What's more, it is unclear where courts may look for guidance in resolving the issue of having to produce the entire seed set used in a production based on predictive coding. One thought leader on the subject of e-discovery, the Sedona Conference, often suggests that cooperation and transparency go hand-in-hand. Although not squarely addressing the issue, the Sedona Conference recommends that parties "reach agreement on automated search methodology ... [to] locate and produce the most relevant ESI," including keeping records and comparing results while experimenting with different search methods in an effort to agree on which is the most suitable.
Likewise, the recently proposed changes to the Federal Rules of Civil Procedure clearly include a greater role of cooperation, albeit within proportion to the underlying litigation.
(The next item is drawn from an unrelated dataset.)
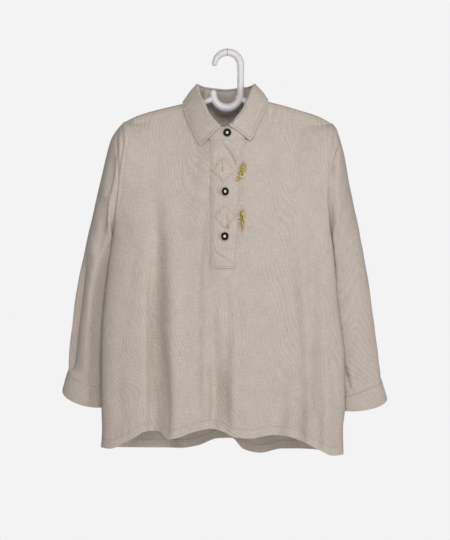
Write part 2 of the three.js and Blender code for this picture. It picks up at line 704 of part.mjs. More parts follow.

The principle in these sources favoring transparency suggests that a court might be inclined to order the production of an entire seed set. But neither the proposed rules nor the Sedona Conference has directly addressed the counterbalancing issue of the protections required by the attorney work-product doctrine. If both parties benefit from the use of computer-assisted technology, perhaps there is a way to reach an agreement as to the parameters surrounding its use. But if the parties have disparate interests and needs with regard to disclosure of privileged information, there will be a lack of incentive to design cooperative solutions, and the parties will be left with uncertainty until the court weighs in on the issue.
It's clear that, for now, parties that choose to use predictive coding cannot answer the basic question of whether they will have to produce an entire seed set, including the documents they have concluded are nonresponsive. The uncertainty surrounding this important strategic issue may serve to stymie the use of predictive coding, at least until the courts provide a clear answer.